» Exercise details: All lines in the data bearing the string "from" should be identified and copied.
···
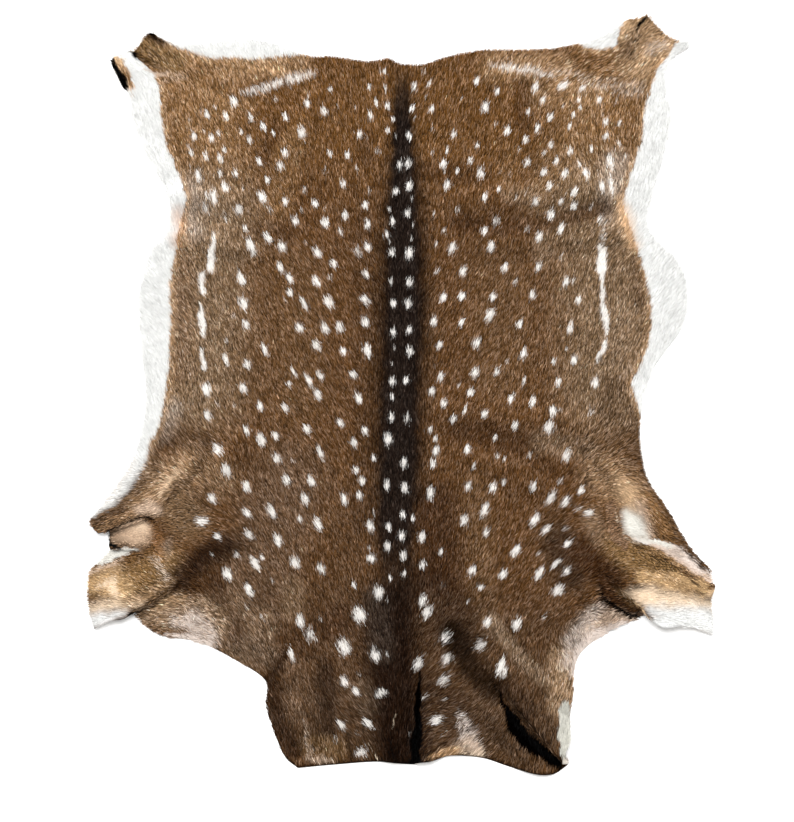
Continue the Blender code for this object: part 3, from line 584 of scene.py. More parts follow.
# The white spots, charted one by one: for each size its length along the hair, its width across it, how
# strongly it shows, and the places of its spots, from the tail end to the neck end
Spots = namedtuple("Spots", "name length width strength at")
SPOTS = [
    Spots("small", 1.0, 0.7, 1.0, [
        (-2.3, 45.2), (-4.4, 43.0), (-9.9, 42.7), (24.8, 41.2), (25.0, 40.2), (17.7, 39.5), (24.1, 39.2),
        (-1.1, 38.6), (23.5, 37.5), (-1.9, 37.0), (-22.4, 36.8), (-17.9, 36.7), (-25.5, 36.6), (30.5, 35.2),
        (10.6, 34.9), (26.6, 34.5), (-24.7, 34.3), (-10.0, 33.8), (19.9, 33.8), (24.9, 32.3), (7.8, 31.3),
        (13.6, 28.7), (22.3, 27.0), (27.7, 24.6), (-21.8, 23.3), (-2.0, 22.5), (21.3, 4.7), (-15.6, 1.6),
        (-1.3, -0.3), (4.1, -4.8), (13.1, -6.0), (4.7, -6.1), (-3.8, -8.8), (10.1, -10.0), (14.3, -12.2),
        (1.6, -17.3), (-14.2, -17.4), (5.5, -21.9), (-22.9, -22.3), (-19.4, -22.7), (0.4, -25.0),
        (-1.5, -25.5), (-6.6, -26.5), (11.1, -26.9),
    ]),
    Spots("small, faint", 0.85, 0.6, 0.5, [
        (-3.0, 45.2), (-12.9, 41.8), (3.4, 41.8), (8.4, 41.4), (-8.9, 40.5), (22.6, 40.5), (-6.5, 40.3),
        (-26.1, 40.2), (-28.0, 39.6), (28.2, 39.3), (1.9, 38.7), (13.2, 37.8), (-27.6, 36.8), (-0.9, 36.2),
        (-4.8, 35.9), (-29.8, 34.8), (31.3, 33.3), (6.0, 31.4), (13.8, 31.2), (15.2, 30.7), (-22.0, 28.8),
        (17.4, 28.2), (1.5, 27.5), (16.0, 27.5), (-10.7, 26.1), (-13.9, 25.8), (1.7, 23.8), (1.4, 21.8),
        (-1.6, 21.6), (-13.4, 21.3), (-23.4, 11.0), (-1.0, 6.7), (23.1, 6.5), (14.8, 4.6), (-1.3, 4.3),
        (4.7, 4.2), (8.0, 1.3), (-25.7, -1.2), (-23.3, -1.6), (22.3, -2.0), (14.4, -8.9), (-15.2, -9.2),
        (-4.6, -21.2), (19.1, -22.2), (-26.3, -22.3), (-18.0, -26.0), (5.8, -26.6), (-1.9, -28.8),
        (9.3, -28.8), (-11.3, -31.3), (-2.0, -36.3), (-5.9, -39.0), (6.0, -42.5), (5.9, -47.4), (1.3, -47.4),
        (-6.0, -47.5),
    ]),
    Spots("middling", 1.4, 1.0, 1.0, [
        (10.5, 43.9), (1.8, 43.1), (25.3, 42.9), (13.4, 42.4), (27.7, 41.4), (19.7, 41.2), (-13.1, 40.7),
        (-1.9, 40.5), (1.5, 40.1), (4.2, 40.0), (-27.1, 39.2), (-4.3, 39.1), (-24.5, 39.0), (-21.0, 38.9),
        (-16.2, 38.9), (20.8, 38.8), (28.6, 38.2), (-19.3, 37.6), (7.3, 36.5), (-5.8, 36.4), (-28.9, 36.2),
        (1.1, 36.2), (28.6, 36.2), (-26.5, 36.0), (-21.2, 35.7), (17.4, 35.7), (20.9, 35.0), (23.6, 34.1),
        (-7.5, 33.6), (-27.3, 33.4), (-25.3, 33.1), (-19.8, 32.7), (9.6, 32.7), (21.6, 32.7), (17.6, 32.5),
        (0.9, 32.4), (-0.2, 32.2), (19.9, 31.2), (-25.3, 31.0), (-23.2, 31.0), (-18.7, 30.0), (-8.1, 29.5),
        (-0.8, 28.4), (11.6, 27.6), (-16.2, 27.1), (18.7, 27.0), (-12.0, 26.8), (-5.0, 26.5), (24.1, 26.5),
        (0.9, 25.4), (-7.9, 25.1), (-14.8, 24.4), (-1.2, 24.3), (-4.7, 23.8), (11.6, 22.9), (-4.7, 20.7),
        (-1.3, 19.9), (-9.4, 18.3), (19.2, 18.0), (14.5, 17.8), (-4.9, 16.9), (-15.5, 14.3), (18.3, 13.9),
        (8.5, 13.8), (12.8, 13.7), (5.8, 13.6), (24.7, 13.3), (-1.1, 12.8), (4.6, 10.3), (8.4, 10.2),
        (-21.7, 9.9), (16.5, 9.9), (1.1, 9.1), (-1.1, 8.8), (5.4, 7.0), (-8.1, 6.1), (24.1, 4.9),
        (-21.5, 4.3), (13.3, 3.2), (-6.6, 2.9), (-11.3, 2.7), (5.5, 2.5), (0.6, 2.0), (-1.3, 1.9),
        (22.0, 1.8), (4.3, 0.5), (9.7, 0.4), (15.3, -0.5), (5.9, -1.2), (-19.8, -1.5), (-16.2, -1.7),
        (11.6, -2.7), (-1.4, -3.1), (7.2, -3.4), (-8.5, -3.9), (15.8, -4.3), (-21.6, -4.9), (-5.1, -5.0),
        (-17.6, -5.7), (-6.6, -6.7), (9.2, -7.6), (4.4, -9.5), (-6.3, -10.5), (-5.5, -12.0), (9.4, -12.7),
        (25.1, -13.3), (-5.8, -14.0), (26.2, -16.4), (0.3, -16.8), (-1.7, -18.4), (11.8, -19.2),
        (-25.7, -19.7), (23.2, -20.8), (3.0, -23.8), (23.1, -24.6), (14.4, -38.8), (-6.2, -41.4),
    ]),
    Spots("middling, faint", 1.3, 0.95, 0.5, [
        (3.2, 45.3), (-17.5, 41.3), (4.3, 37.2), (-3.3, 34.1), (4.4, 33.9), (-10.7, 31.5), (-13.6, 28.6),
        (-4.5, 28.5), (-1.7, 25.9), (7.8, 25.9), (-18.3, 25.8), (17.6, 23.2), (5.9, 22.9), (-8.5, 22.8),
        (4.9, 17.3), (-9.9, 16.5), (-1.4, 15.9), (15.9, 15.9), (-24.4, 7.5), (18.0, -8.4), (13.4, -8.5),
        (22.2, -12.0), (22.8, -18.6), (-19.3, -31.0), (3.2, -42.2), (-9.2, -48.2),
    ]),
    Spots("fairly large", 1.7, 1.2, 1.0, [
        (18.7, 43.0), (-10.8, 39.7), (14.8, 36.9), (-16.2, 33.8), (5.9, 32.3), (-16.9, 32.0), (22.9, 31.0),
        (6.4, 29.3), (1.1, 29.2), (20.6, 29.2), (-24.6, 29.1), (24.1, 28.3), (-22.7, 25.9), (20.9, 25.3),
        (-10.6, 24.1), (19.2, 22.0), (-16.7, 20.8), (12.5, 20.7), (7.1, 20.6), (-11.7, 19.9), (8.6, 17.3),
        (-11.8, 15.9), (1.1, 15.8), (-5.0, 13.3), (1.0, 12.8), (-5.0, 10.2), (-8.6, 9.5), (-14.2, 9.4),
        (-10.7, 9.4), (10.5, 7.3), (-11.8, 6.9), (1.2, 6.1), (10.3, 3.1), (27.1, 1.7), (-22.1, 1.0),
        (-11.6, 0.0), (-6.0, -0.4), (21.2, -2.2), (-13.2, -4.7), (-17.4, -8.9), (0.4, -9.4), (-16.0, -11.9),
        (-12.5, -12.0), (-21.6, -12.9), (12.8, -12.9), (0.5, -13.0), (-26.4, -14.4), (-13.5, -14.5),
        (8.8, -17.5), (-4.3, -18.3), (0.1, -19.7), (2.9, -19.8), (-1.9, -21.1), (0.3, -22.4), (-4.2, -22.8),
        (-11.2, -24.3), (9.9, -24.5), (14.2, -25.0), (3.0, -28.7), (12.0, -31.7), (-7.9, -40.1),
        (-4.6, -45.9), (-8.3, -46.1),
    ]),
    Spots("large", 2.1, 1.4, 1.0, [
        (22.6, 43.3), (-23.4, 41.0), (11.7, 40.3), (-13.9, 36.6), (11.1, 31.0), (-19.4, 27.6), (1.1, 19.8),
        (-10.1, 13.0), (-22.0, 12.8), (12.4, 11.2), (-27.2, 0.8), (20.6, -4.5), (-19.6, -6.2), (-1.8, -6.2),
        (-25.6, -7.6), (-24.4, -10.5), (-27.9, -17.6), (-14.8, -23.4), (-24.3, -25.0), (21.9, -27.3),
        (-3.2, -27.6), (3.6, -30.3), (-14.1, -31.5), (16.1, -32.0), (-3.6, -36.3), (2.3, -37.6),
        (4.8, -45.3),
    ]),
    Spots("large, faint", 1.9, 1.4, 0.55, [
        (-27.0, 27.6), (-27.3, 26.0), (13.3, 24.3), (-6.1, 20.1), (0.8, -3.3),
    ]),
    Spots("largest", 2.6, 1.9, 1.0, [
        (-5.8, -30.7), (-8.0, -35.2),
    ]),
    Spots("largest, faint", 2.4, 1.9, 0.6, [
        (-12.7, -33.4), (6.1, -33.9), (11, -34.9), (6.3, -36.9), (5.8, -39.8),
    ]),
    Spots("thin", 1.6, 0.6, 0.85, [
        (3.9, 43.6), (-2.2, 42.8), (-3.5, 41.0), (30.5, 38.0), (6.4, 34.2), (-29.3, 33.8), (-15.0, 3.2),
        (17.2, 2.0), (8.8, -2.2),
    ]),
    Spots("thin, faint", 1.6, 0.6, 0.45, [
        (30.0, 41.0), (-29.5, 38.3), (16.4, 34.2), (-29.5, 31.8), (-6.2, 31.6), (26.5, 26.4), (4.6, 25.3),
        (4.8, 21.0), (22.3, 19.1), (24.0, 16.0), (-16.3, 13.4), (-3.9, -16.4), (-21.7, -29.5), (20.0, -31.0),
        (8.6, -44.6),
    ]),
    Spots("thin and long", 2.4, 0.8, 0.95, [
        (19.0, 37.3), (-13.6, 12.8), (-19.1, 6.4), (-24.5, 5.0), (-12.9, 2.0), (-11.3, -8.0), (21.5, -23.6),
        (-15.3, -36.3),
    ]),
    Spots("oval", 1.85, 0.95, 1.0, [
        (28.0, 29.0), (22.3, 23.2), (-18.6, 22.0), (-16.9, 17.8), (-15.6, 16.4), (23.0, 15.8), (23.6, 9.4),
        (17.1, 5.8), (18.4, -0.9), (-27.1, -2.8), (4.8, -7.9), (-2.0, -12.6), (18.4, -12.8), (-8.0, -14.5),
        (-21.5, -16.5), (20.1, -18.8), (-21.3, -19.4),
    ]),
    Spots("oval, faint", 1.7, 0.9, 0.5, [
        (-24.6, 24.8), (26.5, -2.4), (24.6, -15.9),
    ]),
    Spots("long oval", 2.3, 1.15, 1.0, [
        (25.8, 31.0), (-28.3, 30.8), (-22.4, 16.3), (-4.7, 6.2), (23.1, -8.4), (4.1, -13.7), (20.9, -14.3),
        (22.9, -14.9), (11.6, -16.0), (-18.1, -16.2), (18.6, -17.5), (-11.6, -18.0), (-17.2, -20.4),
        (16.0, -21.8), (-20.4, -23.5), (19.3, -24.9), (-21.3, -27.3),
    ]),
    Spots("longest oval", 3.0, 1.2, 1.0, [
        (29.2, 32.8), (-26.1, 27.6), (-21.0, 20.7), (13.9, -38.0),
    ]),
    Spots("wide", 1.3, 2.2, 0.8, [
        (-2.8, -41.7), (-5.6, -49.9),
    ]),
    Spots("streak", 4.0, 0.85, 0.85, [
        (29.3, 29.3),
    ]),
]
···
» Output of the exercise:
Continue the Blender code for this object: part 3, from line 584 of scene.py. More parts follow.
# strongly it shows, and the places of its spots, from the tail end to the neck end